* Begin *

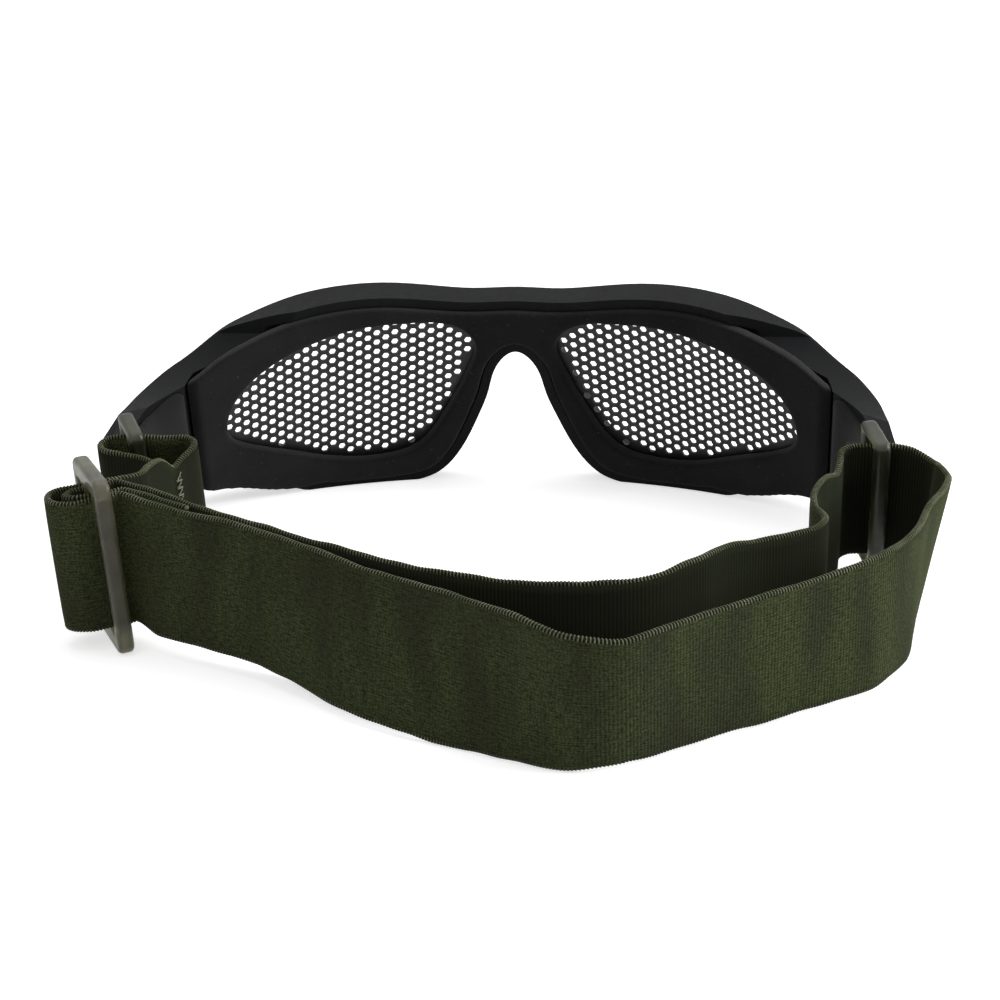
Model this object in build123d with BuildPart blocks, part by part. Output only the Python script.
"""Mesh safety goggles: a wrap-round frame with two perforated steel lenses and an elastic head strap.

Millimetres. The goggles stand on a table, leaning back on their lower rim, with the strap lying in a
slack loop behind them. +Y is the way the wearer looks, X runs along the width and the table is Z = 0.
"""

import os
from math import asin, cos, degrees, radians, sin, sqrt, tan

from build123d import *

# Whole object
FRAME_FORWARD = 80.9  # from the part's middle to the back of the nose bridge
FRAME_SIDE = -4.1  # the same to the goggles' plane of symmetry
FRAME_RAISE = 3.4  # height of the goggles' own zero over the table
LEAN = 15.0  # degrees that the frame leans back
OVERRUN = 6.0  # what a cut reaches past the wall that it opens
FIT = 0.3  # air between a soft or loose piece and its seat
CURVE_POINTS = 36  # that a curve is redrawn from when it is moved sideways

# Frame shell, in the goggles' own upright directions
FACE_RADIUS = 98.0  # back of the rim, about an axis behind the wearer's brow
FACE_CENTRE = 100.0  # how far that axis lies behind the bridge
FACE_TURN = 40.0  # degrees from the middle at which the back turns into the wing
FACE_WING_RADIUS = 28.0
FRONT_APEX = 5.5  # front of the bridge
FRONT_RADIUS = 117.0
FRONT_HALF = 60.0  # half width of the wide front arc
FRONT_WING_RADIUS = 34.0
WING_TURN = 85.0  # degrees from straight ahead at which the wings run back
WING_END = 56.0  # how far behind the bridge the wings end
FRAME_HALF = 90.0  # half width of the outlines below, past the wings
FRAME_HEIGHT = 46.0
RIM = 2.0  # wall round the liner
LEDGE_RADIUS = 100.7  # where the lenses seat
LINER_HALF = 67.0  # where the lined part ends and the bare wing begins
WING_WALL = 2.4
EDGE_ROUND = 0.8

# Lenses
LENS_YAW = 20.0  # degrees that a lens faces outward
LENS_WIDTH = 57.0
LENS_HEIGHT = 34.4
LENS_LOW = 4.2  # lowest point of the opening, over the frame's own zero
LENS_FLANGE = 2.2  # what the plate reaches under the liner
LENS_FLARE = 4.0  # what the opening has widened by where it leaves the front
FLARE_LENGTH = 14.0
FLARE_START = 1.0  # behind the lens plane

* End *

_Your instructions_: Write out exactly, please, the lines beginning at the start of the material and ending with the line that holds "EDGE_ROUND = 0.8", both included.

_Output below_:
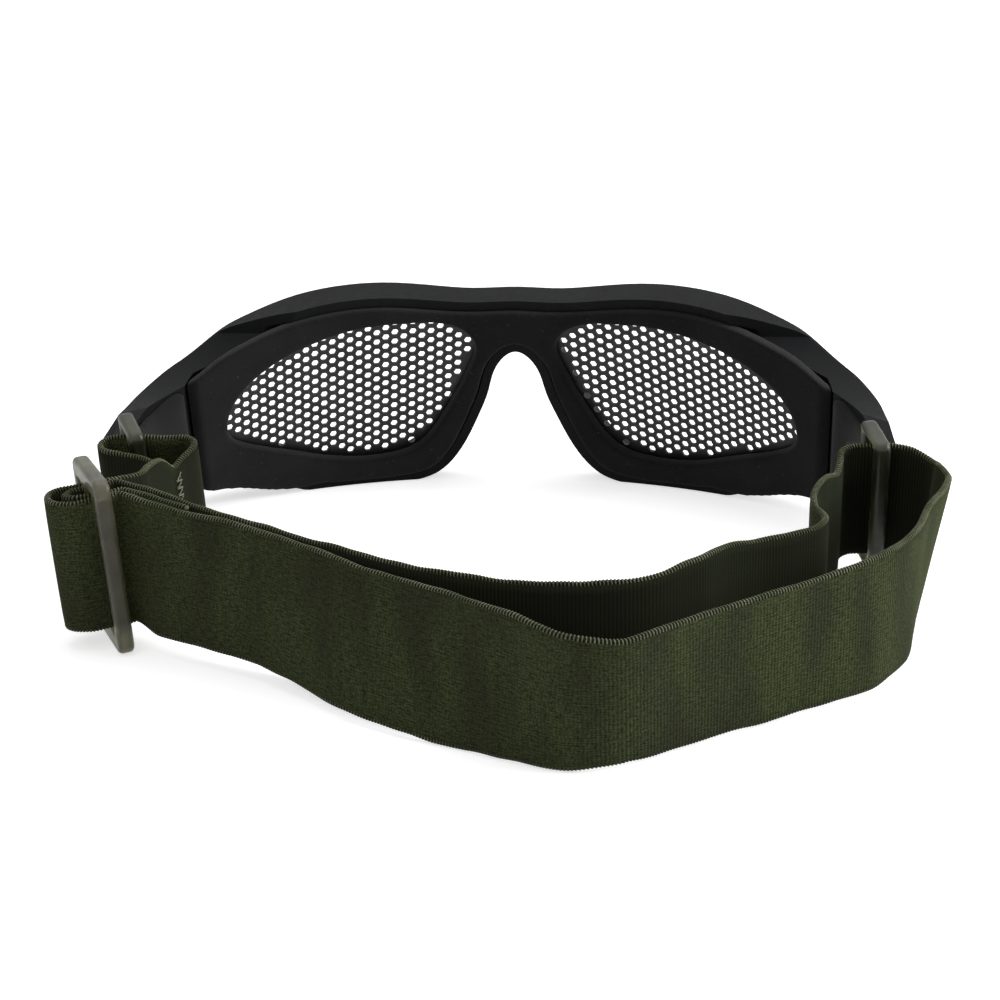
Model this object in build123d with BuildPart blocks, part by part. Output only the Python script.
"""Mesh safety goggles: a wrap-round frame with two perforated steel lenses and an elastic head strap.

Millimetres. The goggles stand on a table, leaning back on their lower rim, with the strap lying in a
slack loop behind them. +Y is the way the wearer looks, X runs along the width and the table is Z = 0.
"""

import os
from math import asin, cos, degrees, radians, sin, sqrt, tan

from build123d import *

# Whole object
FRAME_FORWARD = 80.9  # from the part's middle to the back of the nose bridge
FRAME_SIDE = -4.1  # the same to the goggles' plane of symmetry
FRAME_RAISE = 3.4  # height of the goggles' own zero over the table
LEAN = 15.0  # degrees that the frame leans back
OVERRUN = 6.0  # what a cut reaches past the wall that it opens
FIT = 0.3  # air between a soft or loose piece and its seat
CURVE_POINTS = 36  # that a curve is redrawn from when it is moved sideways

# Frame shell, in the goggles' own upright directions
FACE_RADIUS = 98.0  # back of the rim, about an axis behind the wearer's brow
FACE_CENTRE = 100.0  # how far that axis lies behind the bridge
FACE_TURN = 40.0  # degrees from the middle at which the back turns into the wing
FACE_WING_RADIUS = 28.0
FRONT_APEX = 5.5  # front of the bridge
FRONT_RADIUS = 117.0
FRONT_HALF = 60.0  # half width of the wide front arc
FRONT_WING_RADIUS = 34.0
WING_TURN = 85.0  # degrees from straight ahead at which the wings run back
WING_END = 56.0  # how far behind the bridge the wings end
FRAME_HALF = 90.0  # half width of the outlines below, past the wings
FRAME_HEIGHT = 46.0
RIM = 2.0  # wall round the liner
LEDGE_RADIUS = 100.7  # where the lenses seat
LINER_HALF = 67.0  # where the lined part ends and the bare wing begins
WING_WALL = 2.4
EDGE_ROUND = 0.8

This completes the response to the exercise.